= Nabalia =

Ancient river in The Netherlands

Nabalia is an ancient river in the Netherlands that has been mentioned once by the Roman historian Tacitus, in his Histories (5:26).

The river must have had some local, strategic or religious meaning, for in 70 AD Julius Civilis, leader of the Batavian rebellion against the Romans, choose this location to negotiate peace. A bridge was built, where the warring parties approached each other from both sides. Although Tacitus attributed a speech made here to the Roman captain Ceriales, he did not include the speech itself, and so the peace treaty's conditions are lost in the fog of time. However, the Batavians were still thought of as an important tribe to the Romans in Tacitus's later book Germania (98 AD). There are no indications of a harsh retaliation, and the Batavians continued in their privileged position of semi-independence in return for supplying elite troops to the Roman Empire.

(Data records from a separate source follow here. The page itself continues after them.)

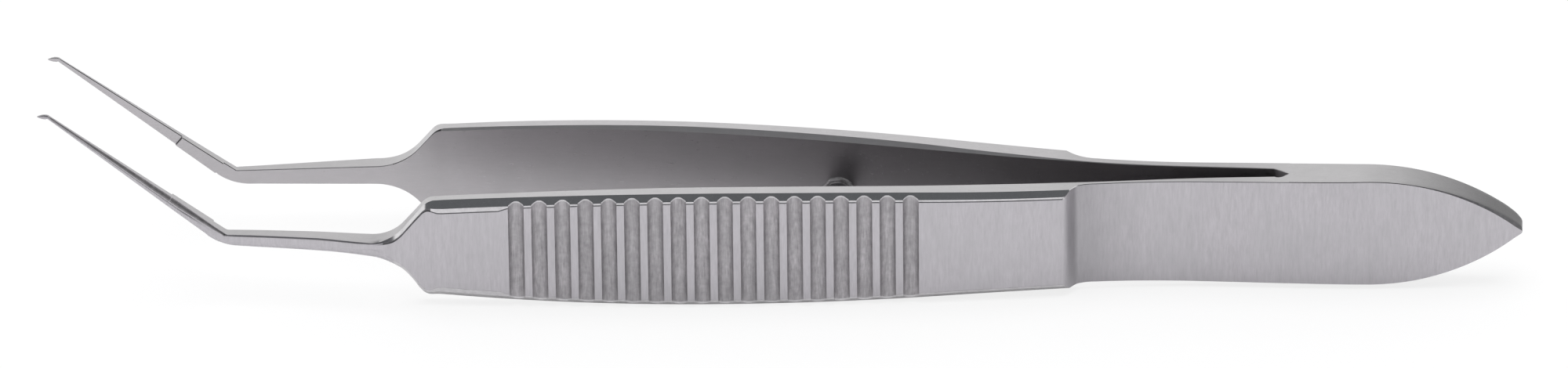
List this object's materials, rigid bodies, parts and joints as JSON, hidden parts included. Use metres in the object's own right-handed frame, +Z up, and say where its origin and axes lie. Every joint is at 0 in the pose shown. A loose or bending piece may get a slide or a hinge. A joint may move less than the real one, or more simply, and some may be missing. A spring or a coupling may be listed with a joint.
{
  "type": "capsulorhexis forceps",
  "caption": "Fine eye-surgery forceps with flat grooved spring handles, round shanks and long angled shafts that end in small pointed tips; squeezing the handles closes them.",
  "frame": {"origin": "middle of the overall length, mid plane between the arms, on the surface that the lower handle edges rest on", "axes": "+X towards the welded tail, tips at -X; +Y towards the far arm, across the closing gap; +Z up across the handle width, the way the tips rise"},
  "size_m": [0.0826, 0.0094, 0.0111],
  "materials": {
    "steel": "satin, brushed across the length, with bead-blasted grooves",
    "pin_steel": "bright ground pin with a small weld collar"
  },
  "bodies": {
    "tail": {"tail": "steel"},
    "near_arm": {"near_arm": "steel"},
    "far_arm": {"far_arm": "steel", "stop_pin": "pin_steel"}
  },
  "joints": [
    {"name": "near_arm_squeeze", "type": "hinge", "parent": "tail", "child": "near_arm", "pos_m": [0.02774, -0.00076, 0.00356], "axis": [0, 0, -1], "range_deg": [0, 2.56], "stiffness_Nm_per_rad": 0.4},
    {"name": "far_arm_squeeze", "type": "hinge", "parent": "tail", "child": "far_arm", "pos_m": [0.02774, 0.00076, 0.00356], "axis": [0, 0, 1], "range_deg": [0, 2.56], "stiffness_Nm_per_rad": 0.4}
  ]
}
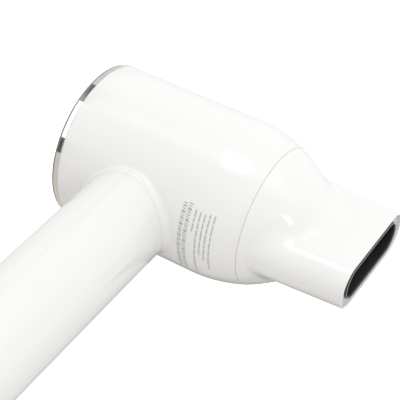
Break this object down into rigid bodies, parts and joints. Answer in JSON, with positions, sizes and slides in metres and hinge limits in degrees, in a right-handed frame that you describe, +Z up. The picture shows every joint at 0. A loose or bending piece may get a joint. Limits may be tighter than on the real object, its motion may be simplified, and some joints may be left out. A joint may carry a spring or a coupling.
{
  "type": "hair dryer",
  "caption": "White hair dryer with a round barrel, a straight round handle and a turning flat-mouthed nozzle, lying on its side.",
  "frame": {"origin": "under the middle of the dryer as it lies on its side, on the surface that it lies on", "axes": "+X along the barrel towards the nozzle, -Y along the handle towards its far end, +Z up"},
  "size_m": [0.145, 0.2448, 0.076],
  "materials": {
    "white_gloss": "high gloss moulded white plastic",
    "trim_chrome": "polished chrome plating",
    "cover_grey": "satin light grey plastic",
    "button_white": "gloss off-white plastic",
    "filter_steel": "fine woven steel mesh",
    "inner_black": "heat resistant black plastic",
    "inner_grey": "grey structural plastic",
    "gland_rubber": "soft grey rubber",
    "damper_rubber": "black silicone rubber",
    "motor_metal": "machined aluminium",
    "bright_steel": "bright steel",
    "magnet_nickel": "nickel plated magnet",
    "copper": "enamelled copper",
    "heater_wire": "oxidised resistance strand",
    "mica": "mica sheet",
    "board_green": "glass fibre circuit board",
    "component_black": "moulded component",
    "sensor": "glazed ceramic",
    "light_clear": "frosted clear light guide",
    "lead_red": "silicone insulated lead",
    "lead_white": "silicone insulated lead",
    "lead_blue": "insulated mains lead"
  },
  "bodies": {
    "housing": {"barrel_shell": "white_gloss", "intake_frame": "inner_black", "intake_magnets": "magnet_nickel", "intake_screws": "bright_steel", "air_duct": "inner_grey", "motor_mount": "inner_black", "rubber_damper": "damper_rubber", "motor_housing": "motor_metal", "motor_end_cap": "motor_metal", "rear_bearing": "bright_steel", "front_bearing": "bright_steel", "stator_core": "bright_steel", "stator_coils": "copper", "driver_board": "board_green", "mica_tube": "mica", "heater_frame": "mica", "heating_coil": "heater_wire", "thermostat": "component_black", "thermal_fuse": "sensor", "thermistor": "sensor", "outlet_grille": "inner_black", "outlet_magnets": "magnet_nickel", "ion_emitter": "component_black", "handle_tube": "white_gloss", "neck_sleeve": "inner_grey", "handle_end_cap": "white_gloss", "cord_gland": "gland_rubber", "terminal_block": "inner_grey", "terminal_screws": "bright_steel", "control_panel": "cover_grey", "light_guides": "light_clear", "control_board": "board_green", "board_switches": "component_black", "board_carrier": "inner_grey", "board_screws": "bright_steel", "ion_module": "inner_grey", "motor_leads": "lead_red", "heater_leads": "lead_white", "mains_leads": "lead_blue"},
    "rear_cover": {"rear_trim_ring": "trim_chrome", "rear_cover": "cover_grey", "filter_mesh": "filter_steel", "filter_frame": "inner_black", "cover_steel_ring": "bright_steel"},
    "rotor": {"motor_shaft": "bright_steel", "rotor_magnet": "magnet_nickel", "impeller": "motor_metal"},
    "nozzle_base": {"nozzle_carrier": "trim_chrome", "nozzle_magnets": "magnet_nickel"},
    "nozzle": {"nozzle_shell": "white_gloss", "nozzle_lining": "inner_black"},
    "speed_slider": {"speed_slider": "button_white"},
    "heat_button": {"heat_button": "button_white"},
    "cool_shot_button": {"cool_shot_button": "button_white"}
  },
  "joints": [
    {"name": "nozzle_pull", "type": "slide", "parent": "housing", "child": "nozzle_base", "axis": [1, 0, 0], "range_m": [0, 0.03]},
    {"name": "nozzle_turn", "type": "hinge", "parent": "nozzle_base", "child": "nozzle", "pos_m": [0.0255, 0.08445, 0.038], "axis": [1, 0, 0], "continuous": true},
    {"name": "cover_pull", "type": "slide", "parent": "housing", "child": "rear_cover", "axis": [-1, 0, 0], "range_m": [0, 0.02]},
    {"name": "rotor_spin", "type": "hinge", "parent": "housing", "child": "rotor", "pos_m": [-0.0315, 0.08445, 0.038], "axis": [1, 0, 0], "continuous": true},
    {"name": "speed_slide", "type": "slide", "parent": "housing", "child": "speed_slider", "axis": [0, 0.9969, 0.0787], "range_m": [0, 0.008]},
    {"name": "heat_press", "type": "slide", "parent": "housing", "child": "heat_button", "axis": [1, 0, 0], "range_m": [0, 0.0009], "stiffness_N_per_m": 900},
    {"name": "cool_press", "type": "slide", "parent": "housing", "child": "cool_shot_button", "axis": [1, 0, 0], "range_m": [0, 0.0009], "stiffness_N_per_m": 900}
  ]
}
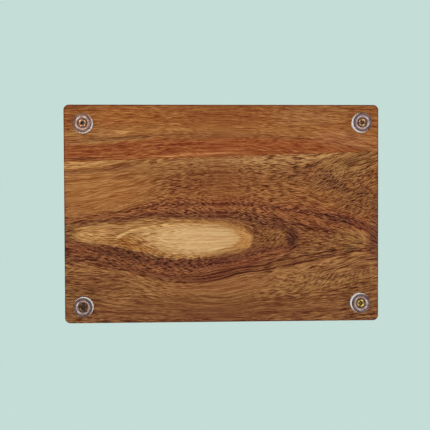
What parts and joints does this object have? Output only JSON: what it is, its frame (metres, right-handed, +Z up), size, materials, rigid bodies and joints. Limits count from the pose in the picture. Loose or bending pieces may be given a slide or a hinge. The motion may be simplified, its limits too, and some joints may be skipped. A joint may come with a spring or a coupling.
{
  "type": "cutting board",
  "caption": "Rectangular edge-glued acacia cutting board with rounded corners, a juice groove in its working face, and clear moulded cup feet held by cross-recess pan-head screws.",
  "frame": {"origin": "on the surface that the feet stand on, under the middle of the board", "axes": "+Z up out of the working face, +X along the length with the grain, -Y towards the edge that the narrow stave lies along"},
  "size_m": [0.33, 0.228, 0.0253],
  "materials": {
    "acacia_wide_stave": "sanded and oiled, low sheen",
    "acacia_narrow_stave": "sanded and oiled, low sheen, redder heartwood",
    "clear_vinyl_foot": "soft clear moulding, smooth",
    "yellow_zinc_screw": "yellow-passivated zinc on steel"
  },
  "bodies": {
    "root": {"wide_stave": "acacia_wide_stave", "narrow_stave": "acacia_narrow_stave", "foot_front_left": "clear_vinyl_foot", "foot_front_right": "clear_vinyl_foot", "foot_back_left": "clear_vinyl_foot", "foot_back_right": "clear_vinyl_foot", "screw_front_left": "yellow_zinc_screw", "screw_front_right": "yellow_zinc_screw", "screw_back_left": "yellow_zinc_screw", "screw_back_right": "yellow_zinc_screw"}
  },
  "joints": []
}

The identification of this river has not been resolved, also due to considerable changes of the historic watercourses. The name does not give any clue and, obviously cognate with Dutch nevel and German Nebel, both ‘fog’, and derived from Proto-Indo-European *nebʰ- ‘sky, cloud’, would be a trivial synonym for any river. Proposed are the rivers Utrechtse Vecht and Hollandse IJssel.